Shannon's Way
- First edition (US)
- Author: A. J. Cronin
- Language: English
- Publisher: Gollancz (UK) Little, Brown (US) Ryerson Press (Canada)
- Publication date: 1948
- Publication place: United Kingdom
- Media type: Print (Hardback & Paperback)
- Pages: 313 pp. (US hardback edition)
- ISBN: 0-450-03313-9

= Shannon's Way =

1948 novel by A. J. Cronin

Shannon's Way is a 1948 novel by Scots author, A. J. Cronin.
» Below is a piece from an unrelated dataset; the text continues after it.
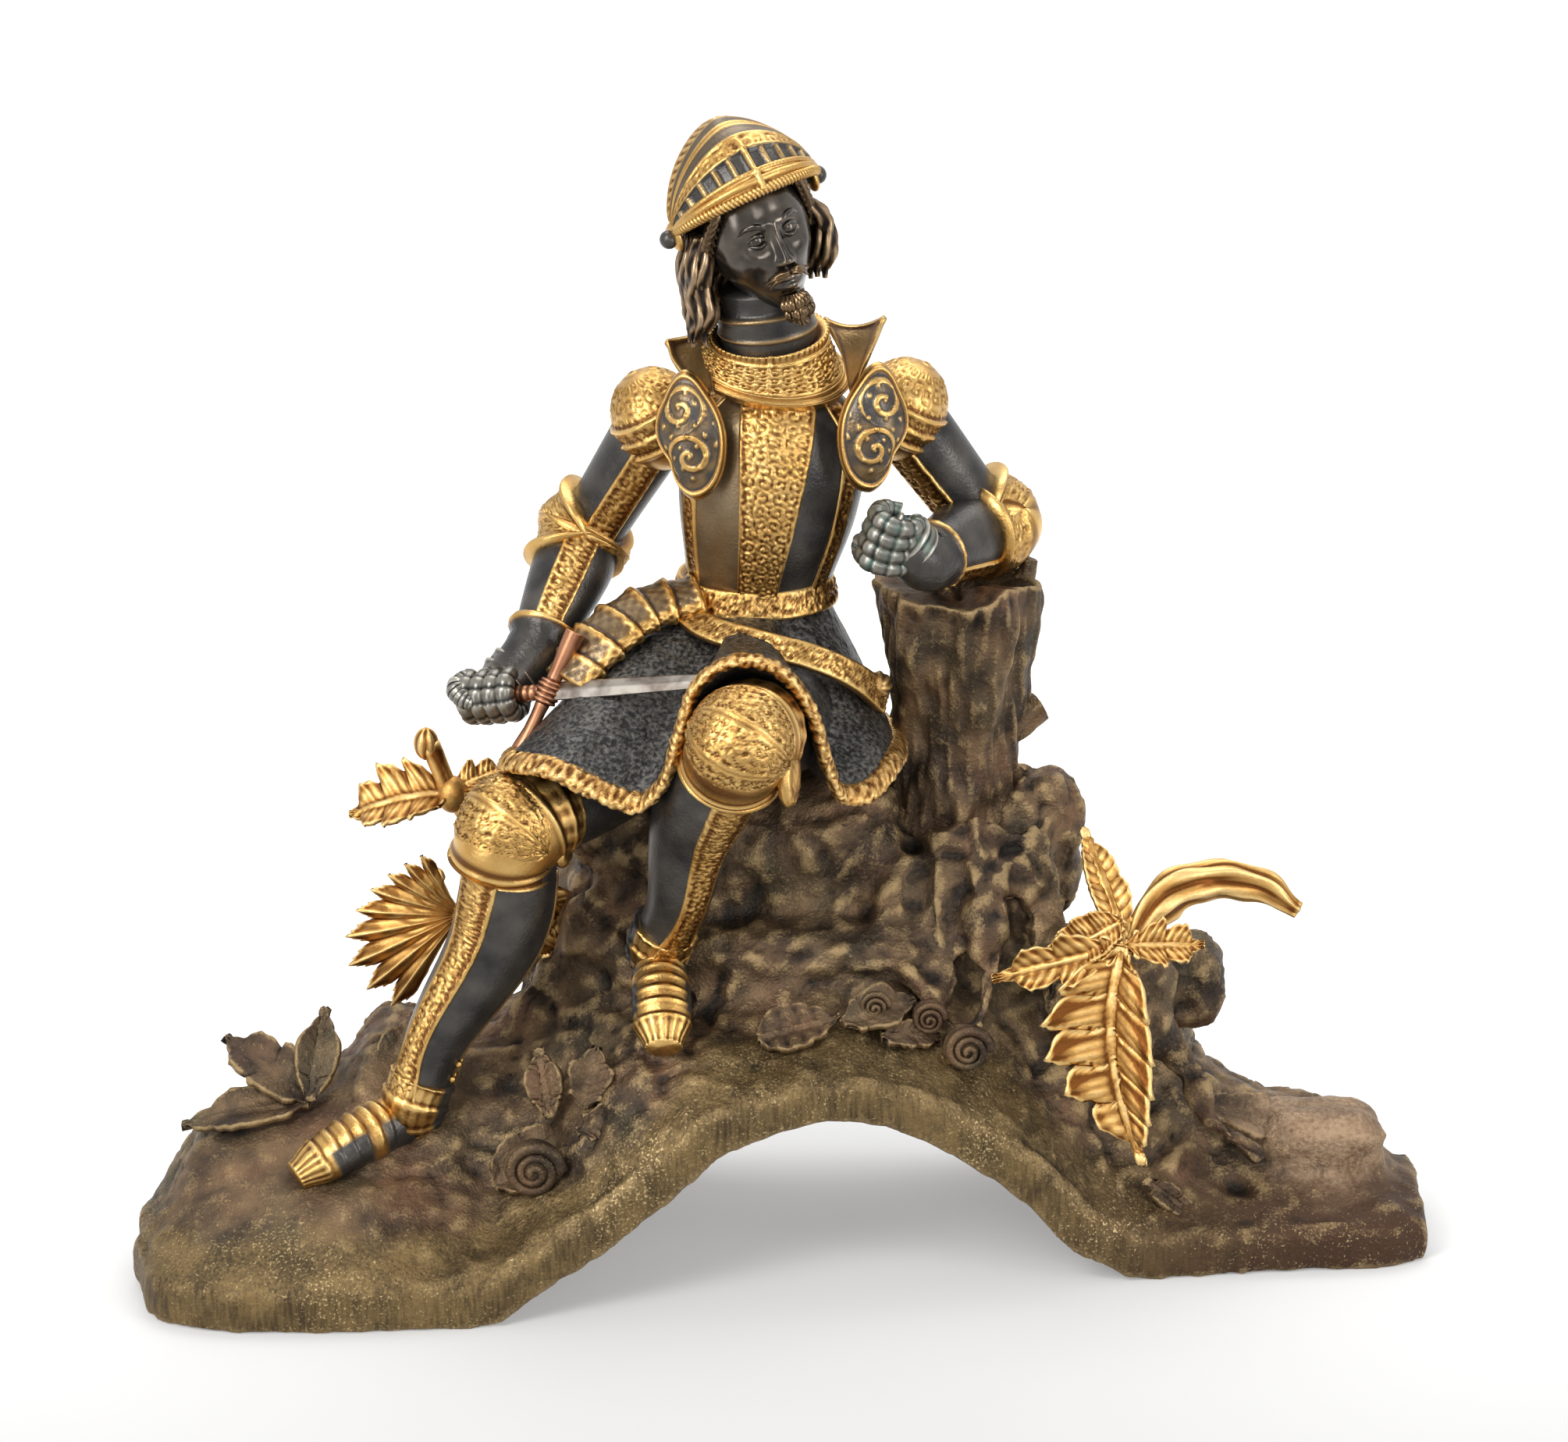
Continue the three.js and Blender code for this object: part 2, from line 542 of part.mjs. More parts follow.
// The skirt over hips and lap, filled below. It flares over the right thigh, and its last rows are the rolled
// border round the hem.
function skirt() {
  const edge = new THREE.CatmullRomCurve3(hem, true);
  const thighs = [
    [rightHip, rightKnee.clone().lerp(rightHip, 0.15), 18],
    [leftHip, leftKnee.clone().lerp(leftHip, 0.15), 18],
  ];
  const cloth = [0, 0.22, 0.45, 0.68, 0.9];
  const border = [[1, 2.5], [3, -1.5], [-1, -3.5], [-6, -1]];
  const rows = cloth.length + border.length - 1;
  return shaped(new THREE.CylinderGeometry(1, 1, 1, 26, rows), ({ x, y, z }) => {
    const row = Math.round((0.5 - y) * rows);
    if (Math.hypot(x, z) < 0.5) return row === 0 ? waist.clone() : hips.clone();
    const low = edge.getPoint((Math.atan2(x, z) / (Math.PI * 2) + 1) % 1);
    const way = Math.atan2(low.y - waist.y, low.x - waist.x);
    const outwards = (away, up) => at(Math.cos(way) * away, Math.sin(way) * away, up);
    if (row >= cloth.length) return low.add(outwards(...border[row - cloth.length]));
    const s = cloth[row];
    const high = waist.clone().add(at(Math.cos(way) * 23, Math.sin(way) * 19, 0));
    const lift = 4 * (1 + Math.sin(way)) + 8 * Math.max(0, -Math.cos(way)) - 3;
    return thighs.reduce(drapedOver, high.lerp(low, s).add(at(0, 0, lift * Math.sin(Math.PI * s))));
  });
}

// Belt, the lames that hang from it over the right hip, and the sword belt slung across to the left thigh.
function girdle() {
  const belt = hoop(
    Array.from({ length: 12 }, (_, i) => {
      const turn = (i / 12) * Math.PI * 2;
      return waist.clone().add(at(Math.cos(turn) * 23.5, Math.sin(turn) * 19.5, 5 + Math.sin(turn)));
    }), 4, 14);
  const lames = limb([at(-27, 24, 206), at(-43, 19, 203), at(-56, 10, 196), at(-66, 0, 185)], {
    width: through([0, 8], [0.6, 9.5], [1, 7]), depth: 5, front: [-0.3, -0.4, 0.85], sides: 6, steps: 6,
    section: (turn, t) => 1 + 0.14 * Math.cos(t * Math.PI * 6),
  });
  const slung = [[-34, 24, 203], [-25, 9, 199], [-10, 0, 197], [9, -4, 193], [22, 2, 185], [30, 12, 175]];
  const sling = limb(slung.map((point) => at(...point)), {
    width: 3.5, depth: 4.5, front: [0.1, -0.8, 0.6], sides: 4, steps: 6,
  });
  const knob = ball(at(29, 12, 179), [4.6, 4.6, 4.6], { around: 6, down: 4 });
  return joined(belt, lames, sling, knob);
}

// One leg: thigh, knee cop with its lames and side wing, greave, ankle lames and the jointed shoe.
function leg(hip, knee, ankle, toe, calf, wing) {
  const thigh = limb([hip, knee], { width: through([0, 18], [0.6, 17], [1, 14]), steps: 1 });
  const shin = knee.clone().sub(ankle).normalize();
  const cop = ball(knee, [18, 18.5, 15.5], {
    turn: new THREE.Quaternion().setFromUnitVectors(new THREE.Vector3(0, 0, 1), shin),
    around: 10,
    shape: (p) => p.multiplyScalar(1 + 0.025 * Math.cos(p.z * 10)),
  });
  const plate = ball(knee.clone().add(wing), [3, 5, 9], { turn: turnedBy(20, 14, 0), around: 6, down: 4 });
  const down = (part) => knee.clone().lerp(ankle, part);
  const greave = limb([knee, down(0.38).add(calf), down(0.75), ankle], {
    width: through([0, 14], [0.3, 15.5], [0.6, 12.5], [0.85, 9.4], [1, 9.4]),
    section: (turn) => 1 + 0.1 * Math.max(0, Math.cos(turn)) ** 6,
  });
  const heel = ankle.clone().add(at(0, 5, -6));
  const shoe = limb([heel, ankle.clone().lerp(toe, 0.45).add(at(0, 0, -1)), toe], {
    width: through([0, 8], [0.45, 9], [0.8, 9.5], [1, 5.5]),
    depth: through([0, 9.5], [0.5, 8], [1, 4.5]),
    front: [0, 0, 1],
    steps: 5,
    section: (turn, t) => 1 + 0.05 * Math.cos(t * Math.PI * 5),
  });
  return joined(thigh, cop, plate, greave, shoe);
}

function wholeKnight() {
  return joined(
    torso(),
    head(),
    helmet(),
    shoulder(-1, rightShoulder, at(-28.6, 13.2, 260), at(-30, 30, 287)),
    shoulder(1, leftShoulder, at(27.3, 13, 262.5), at(21.6, 33, 290.5)),
    arm(rightShoulder, rightElbow, rightWrist, rightFist, bladeWay, [-0.8, -0.2, 0.3]),
    arm(leftShoulder, leftElbow, leftWrist, leftFist, [0.3, -0.2, 1], [0.9, 0.1, 0.3]),
    skirt(),
    girdle(),
    leg(rightHip, rightKnee, rightAnkle, rightToe, at(7, 4, 0), at(16, 2, -2)),
    leg(leftHip, leftKnee, leftAnkle, leftToe, at(-4, 5, 0), at(15.5, 2, -11)),
  );
}

// The sword, made larger all round by grow where it is cut out of the hand that holds it.
function sword(grow = 0) {
  const half = (size) => (size / 2 + grow) / share;
  const centre = swordAt(guardPlace);
  const endedAt = (t) => swordAt(t).addScaledVector(bladeWay, grow * Math.sign(t - guardPlace));
  const blade = limb([centre, endedAt(1)], {
    width: through([0, half(bladeWidth)], [0.75, half(bladeWidth * 0.8)], [1, half(1)]),
    depth: half(bladeThick),
    front: [0.3, -0.75, 0.6],
    sides: 4,
    steps: 3,
  });
  const grip = limb([endedAt(0.04), centre], { width: half(gripRadius * 2), steps: 1 });
  const knob = ball(swordAt(0.03), Array(3).fill(half(pommelRadius * 2)), { around: 7, down: 5 });
  const arms = new THREE.Vector3(0.42, 0.25, 0.87).normalize().multiplyScalar(guardSpan / 2 + grow);
  const guard = limb([centre.clone().sub(arms), centre.clone(), centre.clone().add(arms)], {
    width: through([0, half(guardThick * 1.2)], [0.2, half(guardThick * 0.8)], [0.5, half(guardThick * 1.5)],
      [0.8, half(guardThick * 0.8)], [1, half(guardThick * 1.2)]),
    sides: 5,
  });
  return joined(blade, grip, knob, guard);
}

// The spray at the right: a hanging toothed frond, side leaves, a lance leaf and a curled shoot, on one stem
// that is rooted between the stones.
function rightSpray() {
  const hub = at(105, -28, 108);
  const stem = limb([hub, at(105, -20, 104), at(104, -6, 96)], {
    width: stemRadius / share, sides: 5, steps: 1,
  });
  const leaves = [
    leaf(hub, [-0.35, -0.3, -1], [-0.3, -1, 0.3], {
      length: 62, width: 38, teeth: 6, curl: 0.25, notch: 0.42, veer: -26,
    }),
    leaf(hub, [-1, -0.1, -0.22], [0, -1, 0.4], { length: 43, width: 17 }),
    leaf(hub, [-0.95, 0.1, 0.14], [0, -0.7, 0.7], { length: 30, width: 18 }),
    leaf(hub, [1, -0.1, 0.1], [0, -0.8, 0.6], { length: 25, width: 16, notch: 0.4 }),
    leaf(at(105, -20, 106), [-0.3, 0.5, 0.9], [0.3, -1, 0.3], { length: 40, width: 13 }),
  ];
  const bent = [
    [106, -22, 106], [112, -14, 114], [120, -9, 122], [135, -6, 125], [149, -5, 120], [160, -5, 111],
  ];
  const shoot = limb(bent.map((point) => at(...point)), {
    width: through([0, 4], [0.35, 5], [0.8, 5], [1, 2.5]),
    depth: through([0, 3], [0.4, 5.5], [1, 2.5]),
    sides: 6,
    steps: 8,
    section: (turn, t) => 1 + 0.13 * Math.cos(t * Math.PI * 8),
  });
  return joined(stem, leaves, shoot);
}

// The spray at the left: a stem with a bud, a leaf each way from its knuckle, and a fan leaf below it.
function leftSpray() {
  const up = [[-64, 30, 92], [-82, 24, 112], [-98, 18, 132], [-106, 18, 146], [-111, 20, 158]];
  const stem = limb(up.map((point) => at(...point)), {
    width: through([0, stemRadius / share], [0.7, stemRadius / share], [1, 3]), sides: 5,
  });
  const bud = ball(at(-112, 20, 158), [3.6, 3.6, 5], { around: 6, down: 4 });
  const joint = at(-104, 18, 142);
  const knuckle = ball(joint, [5, 5, 6], { around: 6, down: 4 });
  const fork = at(-84, 22, 112);
  const leaves = [
    leaf(joint, [-1, -0.2, 0.08], [0, -0.7, 1], { length: 35, width: 26, teeth: 4, curl: 0.8, notch: 0.35 }),
    leaf(joint, [0.9, 0.3, 0.5], [0, -0.6, 1], { length: 21, width: 13, curl: 0.6 }),
    leaf(fork, [0.9, 0.1, -0.75], [-0.2, -1, 0.3], { length: 34, width: 17 }),
    leaf(fork, [0.3, 0.1, -1], [-0.2, -1, 0.3], { length: 32, width: 17 }),
  ];
  const hub = at(-102, 12, 104);
  const fan = fanLeaf(hub, [-0.43, 0, 0.9], [-0.5, -0.1, -0.85], [-0.2, -1, 0.1], [23, 26, 34, 40, 38]);
  const footstalk = limb([at(-86, 22, 117), at(-94, 17, 111), hub], { width: 3, sides: 5, steps: 2 });
  return joined(stem, bud, knuckle, leaves, fan, footstalk);
}

// A piece cut clear of the ones that carry it: each is taken away where it stands, and once more a gap above
// and to every side of there.
const shifts = [[0, 0, 0], [0, 0, 1], [1, 0, 0], [-1, 0, 0], [0, 1, 0], [0, -1, 0]];
const clearOf = (piece, ...others) =>
  others.reduce((left, other) => shifts.reduce((rest, shift) =>
    rest.subtract(other.translate(shift.map((part) => part * seatGap))), left), piece);

// The largest body of a solid, without the slivers that a cut leaves.
const mainBody = (solid) =>
  solid.decompose().reduce((big, body) => (body.volume() > big.volume() ? body : big));

function meshOf(name, solid, { color, roughness, metalness }) {
  const { vertProperties, triVerts } = mainBody(solid).getMesh();
  const geometry = new THREE.BufferGeometry()
    .setAttribute("position", new THREE.BufferAttribute(new Float32Array(vertProperties), 3))
    .setIndex(new THREE.BufferAttribute(new Uint32Array(triVerts), 1));
  geometry.computeVertexNormals();
  const mesh = new THREE.Mesh(geometry, new THREE.MeshStandardMaterial({ color, roughness, metalness }));
  mesh.name = name;
  return mesh;
}

const rockyBase = base();
const drawnSword = sword();
const knight = clearOf(wholeKnight().subtract(sword(seatGap)), rockyBase);

const statue = new THREE.Group();
statue.add(
  meshOf("rocky_base", rockyBase, earth),
  meshOf("knight", knight, bronze),
  meshOf("sword", drawnSword, steel),
  meshOf("leaf_spray_left", clearOf(leftSpray(), rockyBase, knight), gilt),
  meshOf("leaf_spray_right", clearOf(rightSpray(), rockyBase), gilt),
);
export default statue;
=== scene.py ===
# A knight in half armour, seated on a rocky bridge: bronze with a near-black patina, its borders, belts and
# leaves fire gilt, its base browned and rubbed to gold. Sizes are millimetres, turned to metres when a sheet
# is laid. The knight faces -Y, and left of the knight is +X.
import itertools
import math

import bmesh
import bpy
import numpy as np
from mathutils import Euler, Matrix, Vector


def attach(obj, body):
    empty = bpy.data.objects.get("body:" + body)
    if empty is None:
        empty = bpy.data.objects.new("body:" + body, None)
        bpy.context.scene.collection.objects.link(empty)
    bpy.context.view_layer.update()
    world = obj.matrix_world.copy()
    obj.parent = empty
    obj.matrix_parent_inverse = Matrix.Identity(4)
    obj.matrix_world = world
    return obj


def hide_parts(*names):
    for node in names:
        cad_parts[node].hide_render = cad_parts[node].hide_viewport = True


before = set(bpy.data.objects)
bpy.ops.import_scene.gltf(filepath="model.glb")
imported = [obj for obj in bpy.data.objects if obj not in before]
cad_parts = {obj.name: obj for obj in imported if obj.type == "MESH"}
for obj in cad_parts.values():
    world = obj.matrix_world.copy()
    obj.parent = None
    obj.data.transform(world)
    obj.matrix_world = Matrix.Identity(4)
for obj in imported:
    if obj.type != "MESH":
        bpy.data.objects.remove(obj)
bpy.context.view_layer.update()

# The rocky base is one hollow bronze casting: a bridge on two broad feet with a boulder for a seat, a tree
# stump, roots and stones. Its skin is left rough from the mould, its front band is chiselled, and its brown
# patina is rubbed through to gold on all that stands out.
mm = 0.001
full_turn = 2 * math.pi
base_end = 203
base_front = -78
base_back = 78
arch_rise = 59
arch_left = -92
arch_right = 112
rim_height = 16.5
crown_wall = 16
right_sole = (-133, -35, 37)
left_sole = (-38, -27, 83)


def through(*stops, level=True):
    """A function that runs smoothly through stops of (place, value); a value is a number or a point."""
    places = np.array([stop[0] for stop in stops], float)
    values = np.array([stop[1] for stop in stops], float)
    slopes = np.zeros_like(values)
    runs = places[2:] - places[:-2]
    slopes[1:-1] = (values[2:] - values[:-2]) / (runs if values.ndim == 1 else runs[:, None])
    if not level:
        slopes[0] = (values[1] - values[0]) / (places[1] - places[0])
        slopes[-1] = (values[-1] - values[-2]) / (places[-1] - places[-2])

    def value(place):
        place = np.clip(place, places[0], places[-1])
        i = np.clip(np.searchsorted(places, place, side="right") - 1, 0, len(places) - 2)
        span = places[i + 1] - places[i]
        s = (place - places[i]) / span
        if values.ndim > 1:
            s, span = s[..., None], span[..., None]
        start = values[i] * (1 + 2 * s) * (1 - s) ** 2 + slopes[i] * span * s * (1 - s) ** 2
        return start + values[i + 1] * s * s * (3 - 2 * s) + slopes[i + 1] * span * s * s * (s - 1)

    return value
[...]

It continues the story of Robert Shannon from Cronin's previous novel, The Green Years (1944).

==Plot summary==
Robert trains to be a doctor at the fictional Levenford Infirmary (Levenford is loosely based on Dumbarton), and falls in love with Jean Law, a young medical student belonging to the Plymouth Brethren who rejects him when she discovers that he has deceived her about his history and religion (he is a Roman Catholic). He develops an interest in a disease contracted from infected cows' milk, and devotes his spare time to researching it: it turns out to be brucellosis. Dr. Shannon contracts a nervous breakdown when he completes the project only to find that someone else has anticipated his results, and is nursed by and marries Jean.